The mind and the body develop together and where one goes the other is pulled along. If you are training the body to become capable of something extraordinary, are you training the mind for its role in this as well?

There is a saying, most notably promoted by Daniel Siegel, that captures the principle: where your attention goes, energy flows. What we mean by ‘energy’ is the athlete’s combined physiological and psychological preparations for action. What is happening in the mind affects the whole body, and vice versa.

Let me insert some diagrams I’ve been using with some mental development coaching I am doing with a boys’ competitive soccer (futbol) team who are asking for help to improve their mental and emotional approach to high-stakes (i.e. intimidating) games.

For better or worse, what your mind tends to do over and over again when faced with stressful anticipation of some event ahead is etching that pattern more deeply into the brain’s neural structure. If you tend towards positive, productive, constructive thinking patterns those are getting stronger and if you tend towards negative then those will get stronger.

What patterns have you been etching?

Within this, there is the question of WHAT you are focused on – something in the past, in the present, or in the future – and then there is the question of HOW you are processing that – in constructive ways or destructive to the kind of energy you need for success in this situation?

The benefits of being present in the now are abundant and the centerpiece of mindfulness. There could be constructive reasons to turn attention to the past when processing the experience of the past in order to learn or reconcile trauma. There could be constructive reasons to turn attention to the future when processing possibilities to prepare to better handle them. It is a question of which zone your situation needs you to be in right now in order to keep yourself moving on the path toward success in this situation.

If you are stuck in destructive patterns or just don’t have control over the ‘monkey mind’ in stressful or high stimulation environments this could be a good reason to access professional help to learn new patterns and be guided (and disciplined) into building strength around them. People come to coaches in the gym all the time seeking their help to make them do strength and conditioning work because they need external guidance and pressure to do what needs to be done to get stronger. It is really no different for the mental side of things. No matter how weak one’s attention is or the label that has been put on that condition, there are exercises and accountability methods that can help people strengthen control over attention and improve thought and emotional regulation patterns. In this world of accelerating flow of information and energy, the environmental distractions and gravitational pull toward non-constructive patterns of self-regulation are only going to get more intense.  Those who develop strength in this way are going to have advantages.

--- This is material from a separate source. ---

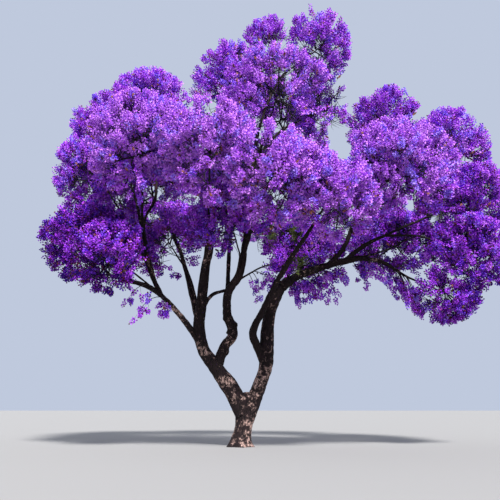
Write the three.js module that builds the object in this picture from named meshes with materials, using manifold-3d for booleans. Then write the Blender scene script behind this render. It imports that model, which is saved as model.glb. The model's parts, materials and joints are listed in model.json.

To generate better patterns is not a matter of ignoring or denying the problems and threats of consequence to mistakes. Those provide meaningful information that should be taken into account. It’s the repeated exercise of noting the gravitational pull toward negative modes of processing and then turning back (again and again) toward a more constructive mode that builds strength. When you are building muscular strength in the gym you work your muscles against incrementally increasing loads of physical resistance (usually the weight of some object). When you are building mental strength in the mental gym you work your attention against distraction (which is the content your mind spontaneously generates with abundance). There are exercises designed to moderate the amount of distraction so you can gradually increase the challenges to attention you face in the practice environment. By this, rather than view all that inherent monkey mind activity as a curse it is seen as the very material by which you may build your mental strength.

But there are no shortcuts or hacks to this that I know of: building attention strength takes time and effort. But it is worth it.

So, remember that where your attention goes, your energy flows. When you need positive, constructive, creative energy – which virtually all situations of your life could benefit from – your attention points the way toward it. The practice you put in will make a difference. When you gain more control of your attention, you are taking it back from those mysterious forces that were controlling it previously. You are gaining control over your energy flow and that is the most precious thing to life.